To cool a color: add a small amount of true blue. A warm red becomes a cooler, wine-like red with a hint of blue.
Practical Mixing Tips
Document every custom mix. Write down the ratios the moment you get a shade right. “3 drops coral + 1 drop white + half drop yellow” takes five seconds to note and saves you from recreating it from memory later.
Stick to the same brand when mixing. Different formulas have different viscosities and finishes. Mixing across brands leads to inconsistent texture and curing problems with gel products.
Create sample tips. Cure or dry your custom mixes on clear practice tips and label them. When a client wants to repeat a color six weeks later, pull the reference tip and remix with confidence.
Mix in natural light when possible. Salon lighting shifts how colors appear. A shade that looks perfect under warm LED panels can read completely different in daylight.
Trending Color Combinations
These pairings keep showing up because they follow color theory principles, even when the people choosing them do not realize it.
Navy and blush pink. A cool-warm complementary pairing with enough contrast to feel modern without being loud.

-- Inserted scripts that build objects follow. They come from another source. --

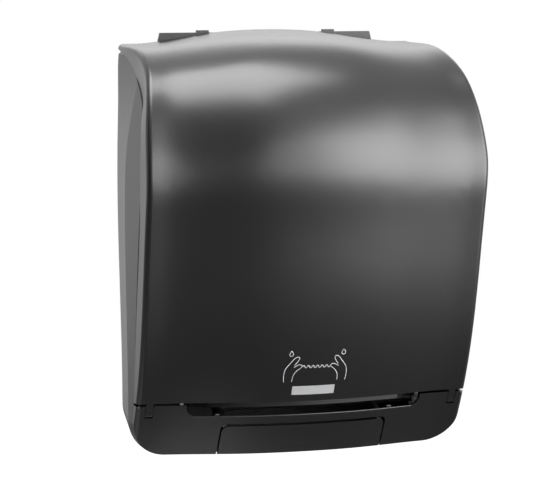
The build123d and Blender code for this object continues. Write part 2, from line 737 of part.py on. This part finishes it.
# ------------------------------------------------------------------ roll holder
with BuildPart() as roll_arm_left:
    add(hull_plate((-ARM_X - ARM_T, -ARM_X), [(ROLL_Y, ROLL_Z, 13)],
                   [((BOSS_Y - 12) / 2 - 3, ROLL_Z, 6 - BOSS_Y - 1.5, 76)]))
    block((-129, -ARM_X), (BOSS_Y - FLANGE_T, BOSS_Y), (44, 120))
    rod((-120, -100), ROLL_Y, ROLL_Z, SPINDLE_R + RUN, mode=Mode.SUBTRACT)
    with Locations((-121, -9, 56), (-121, -9, 108)):
        Cylinder(PILOT_R, 10, rotation=(90, 0, 0), mode=Mode.SUBTRACT)
save(roll_arm_left, "roll_arm_left")

ARM_PIVOT_Y = -18.0
arm_centre_x = ARM_X + ARM_T / 2
with BuildPart() as arm_bracket:
    block((103, 130), (BOSS_Y - FLANGE_T, BOSS_Y), (46, 118))
    for low, high in ((46, 54), (110, 118)):
        with BuildSketch(Plane.XY.offset(low)):
            with Locations((arm_centre_x, ARM_PIVOT_Y)):
                Circle(6)
            with Locations((arm_centre_x, BOSS_Y - 1)):
                Rectangle(12, 2)
            make_hull()
        extrude(amount=high - low)
    with Locations((arm_centre_x, ARM_PIVOT_Y, 82)):
        Cylinder(2.5, 80, mode=Mode.SUBTRACT)
    with Locations((124, -9, 60), (124, -9, 104)):
        Cylinder(PILOT_R, 10, rotation=(90, 0, 0), mode=Mode.SUBTRACT)
save(arm_bracket, "arm_bracket")

with BuildPart() as arm_pin:
    with Locations((arm_centre_x, ARM_PIVOT_Y, 82)):
        Cylinder(2.5, 73)
    with Locations((arm_centre_x, ARM_PIVOT_Y, 119)):
        Cylinder(4, 2)
save(arm_pin, "arm_pin")

with BuildPart() as roll_arm_right:
    add(hull_plate((ARM_X, ARM_X + ARM_T), [(ROLL_Y, ROLL_Z, 13)],
                   [(ARM_PIVOT_Y - 2, ROLL_Z, 4, 54)]))
    with Locations((arm_centre_x, ARM_PIVOT_Y, ROLL_Z)):
        Cylinder(6, 54)
        Cylinder(2.5 + RUN, 60, mode=Mode.SUBTRACT)
    rod((100, 120), ROLL_Y, ROLL_Z, SPINDLE_R + RUN, mode=Mode.SUBTRACT)
save(roll_arm_right, "roll_arm_right")

with BuildPart() as hub_left:
    with BuildSketch(Plane.XY.offset(ROLL_Z)):
        with BuildLine():
            Polyline((-115.6, ROLL_Y), (-115.6, ROLL_Y + 6.5), (-113.2, ROLL_Y + 7),
                     (-113.2, ROLL_Y + SPINDLE_R), (-108.8, ROLL_Y + SPINDLE_R),
                     (-108.8, ROLL_Y + 26), (-106.4, ROLL_Y + 26), (-106.4, ROLL_Y + CORE_R),
                     (-95, ROLL_Y + CORE_R - 1), (-92, ROLL_Y + CORE_R - 5),
                     (-92, ROLL_Y), close=True)
        make_face()
    revolve(axis=Axis((0, ROLL_Y, ROLL_Z), (1, 0, 0)))
save(hub_left, "hub_left")

mirrored_hub = mirror(hub_left.part, about=Plane.YZ)
with BuildPart() as hub_right:
    add(mirrored_hub)
save(hub_right, "hub_right")

with BuildPart() as frame_screws:
    for x, z in FRAME_SCREWS:
        with Locations((x, BOSS_Y - FLANGE_T - 1.2, z)):
            Cylinder(3.6, 2.4, rotation=(90, 0, 0))
        with Locations((x, BOSS_Y - FLANGE_T + 3.2, z)):
            Cylinder(PILOT_R, 6.4, rotation=(90, 0, 0))
        for width, height in ((4.4, 0.9), (0.9, 4.4)):
            with Locations((x, BOSS_Y - FLANGE_T - 2.2, z)):
                Box(width, 1.6, height, mode=Mode.SUBTRACT)
save(frame_screws, "frame_screws")

# ------------------------------------------------------------------ lock
BARREL_R = 6.0
with BuildPart() as lock_sleeve:
    rod((156, 167), LOCK_Y, LOCK_Z, LOCK_SLEEVE_R)
    rod((165.9, 167.3), LOCK_Y, LOCK_Z, 10.5)
    rod((150, 170), LOCK_Y, LOCK_Z, BARREL_R + RUN, mode=Mode.SUBTRACT)
save(lock_sleeve, "lock_sleeve")

with BuildPart() as lock_barrel:
    rod((155.6, 167.1), LOCK_Y, LOCK_Z, BARREL_R)
    rod((155.6, 156), LOCK_Y, LOCK_Z, 7.4)
    block((164.5, 168), (LOCK_Y - 3.6, LOCK_Y + 3.6), (LOCK_Z - 0.8, LOCK_Z + 0.8),
          mode=Mode.SUBTRACT)
save(lock_barrel, "lock_barrel")

# the cam rests pointing forward and turns a quarter up to stand in front of the catch's prong
with BuildPart() as lock_cam:
    add(hull_plate((151.6, 155.6), [(LOCK_Y, LOCK_Z, 5), (LOCK_Y - 18, LOCK_Z, 2.2)]))
save(lock_cam, "lock_cam")
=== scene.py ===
"""Finish, sign and studio for a wall-mounted lever towel dispenser."""

import bpy
import bmesh
import math
from bpy.props import FloatProperty, FloatVectorProperty, PointerProperty
from mathutils import Matrix, Vector


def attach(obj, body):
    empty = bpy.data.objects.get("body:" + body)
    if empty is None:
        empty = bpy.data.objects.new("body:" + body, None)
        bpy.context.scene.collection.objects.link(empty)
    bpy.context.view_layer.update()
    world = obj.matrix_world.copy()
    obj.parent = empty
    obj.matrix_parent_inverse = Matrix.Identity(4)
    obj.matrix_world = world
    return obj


bl_info = {
    "name": "Lever Towel Dispenser",
    "version": (1, 0, 0),
    "blender": (4, 5, 0),
    "location": "View3D > Sidebar > Dispenser",
    "description": "Gives the dispenser its finishes, its hand sign and a small studio",
    "category": "Object",
}

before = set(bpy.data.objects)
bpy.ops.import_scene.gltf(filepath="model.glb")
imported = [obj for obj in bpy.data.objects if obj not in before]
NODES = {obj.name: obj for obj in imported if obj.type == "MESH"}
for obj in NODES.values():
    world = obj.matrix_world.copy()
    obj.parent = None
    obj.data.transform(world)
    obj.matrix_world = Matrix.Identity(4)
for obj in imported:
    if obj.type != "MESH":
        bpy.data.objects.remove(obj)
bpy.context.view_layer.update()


# ---------------------------------------------------------------- shader maths
class Signal:
    """A shader socket that can be used in Python expressions."""

    def __init__(self, maker, socket):
        self.maker = maker
        self.socket = socket

    def _math(self, operation, first, second):
        return self.maker.node("ShaderNodeMath", {"operation": operation},
                               {0: first, 1: second})["Value"]

    def __add__(self, other):
        return self._math("ADD", self, other)

    __radd__ = __add__

    def __mul__(self, other):
        return self._math("MULTIPLY", self, other)

    __rmul__ = __mul__

    def at_least(self, other):
        """The larger of this signal and another."""
        return self._math("MAXIMUM", self, other)


class NodeMaker:
    """Adds nodes to a tree."""

    def __init__(self, tree):
        self.tree = tree

    def node(self, kind, settings=None, inputs=None):
        """Adds a node, its settings first and its sockets after them, and returns its outputs."""
        made = self.tree.nodes.new(kind)
        for key, value in (settings or {}).items():
            setattr(made, key, value)
        for key, value in (inputs or {}).items():
            socket = made.inputs[key]
            if isinstance(key, str):
                socket = next(s for s in made.inputs if s.name == key and s.enabled)
            if isinstance(value, Signal):
                self.tree.links.new(value.socket, socket)
            else:
                socket.default_value = value
        return {output.name: Signal(self, output) for output in made.outputs if output.enabled}


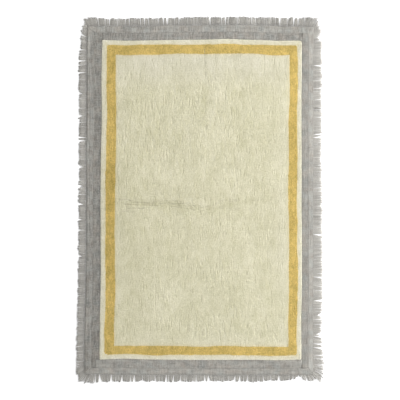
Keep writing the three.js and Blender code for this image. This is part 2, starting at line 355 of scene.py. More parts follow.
# Widths of the margin and the line on each side, how much narrower the line is at places along it,
# and how many rows of tufts fill them.
BANDS = by_side(
    margin=(23, 22, 22.5, 24),
    line=(43, 44, 48, 46),
    narrower=((0, 0), (1, 2, 0, 0, -1, 1, 2, 5, 9), (0, 0), (0, 0)),
)
MARGIN_ROWS = 7
LINE_ROWS = 12
LINE_WOBBLE = 2.8
FRESH_REACH = 70
DUST_REACH = 8
LINE_CORNERS = {"outer": 9, "outer_worn": 22}

# Below their ends the tufts are packed into one dense body of yarn on the backing.
PACKED = {"below": 3.4, "inset": 2.5, "step": 18, "gap": 0.1, "creased": 1.4, "under_tips": 0.3}

ROW_PITCH = 3.6
TUFT_PITCH = 3.7
TUFT_JITTER = 0.5
TUFT_WIDTH = 2.75
TUFT_WIDTHS = (0.9, 1.1)
TUFT_DEPTH = 3.0
TUFT_SIDES = 5
LEAN_STREAK = 0.75
LEAN_RANDOM = 0.5
HEIGHT_RANDOM = 0.35
HEIGHT_STREAK = 0.25
SKIRT_LEAN = 0.3
SPOT_RADIUS = 0.48
FIELD_STAGGER = 0.25
FIELD_SEEDS = {"top": 103, "middle": 106, "bottom": 106}

# Here and there part of a row lies deeper: a dash starts above this share of its unevenness, is full
# over so much more of it, and is so deep and so long.
DASH = {"above": 0.35, "over": 0.5, "depth": 1.5, "length": 24}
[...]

Terracotta and sage green. Analogous earth tones that feel organic and sophisticated. Popular for fall and spring alike.
Lavender and butter yellow. A soft split-complementary pair that works across skin tones because both sit in the pastel range.
Chocolate brown and baby blue. A warm-cool contrast that borrows from complementary theory while staying wearable.
Burgundy and gold. A classic analogous-adjacent combo that translates across nail art styles, from minimalist accents to full glitter features.
Putting It Into Practice
Get a physical color wheel from any art supply store and keep it at your station. When a client cannot decide, walk through the relationships. It positions you as someone who understands why things look good, not just someone applying product.
Build a reference library of sample tips organized by color family and undertone. Over time, this becomes your most valuable consultation tool, turning “I want something that looks good” into a two-minute conversation that ends with a specific, flattering choice.